I mentioned that I banked with CBZ (Commercial Bank of Zimbabwe). He raised his eyebrows and cautioned me to be careful. Now I’ve had nothing but good service from my branch of CBZ ever since I pulled my corporate account away from Barclays for utterly dismal service some years ago. When pressed he told me that CBZ are in good financial shape because the government is using them as the national bank so if normality ever returns and the Reserve Bank resumes banking to the government as it should, CBZ will not have the reserves that it enjoys today and could collapse. I asked if I could pick that up in the CBZ annual report. He laughed – it seems there are many ways to hide accounts from auditors.
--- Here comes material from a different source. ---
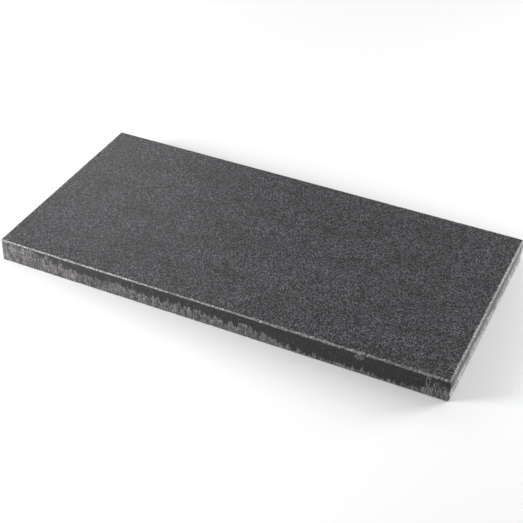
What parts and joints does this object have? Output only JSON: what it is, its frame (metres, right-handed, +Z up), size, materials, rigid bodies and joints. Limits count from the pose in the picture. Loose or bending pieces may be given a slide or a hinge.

CBZ started out as BCCI (Bank of Credit and Commerce International) which was known locally as Bank of Crooks and Conmen International. It was Pakistani founded with major middle east shareholders and went belly up in spectacular way some years back (check out the Wikipedia reference for some entertaining reading). The government here bought out the local concern and it was mostly owned/run by Gideon Gono who has been in charge of the Reserve Bank for some years though he apparently has a reduced role in CBZ these days. Some years back ABSA, a big South African banking group, bought around 23% of CBZ shares and it was seen as a mark of approval. CBZ have since bought back those shares. While most other Zimbabwe banks are battling the stagnated economy CBZ is apparently blooming. One has to ask how they have done it.

Maybe it’s time to open another corporate account with a bank that makes less use of smoke and mirrors.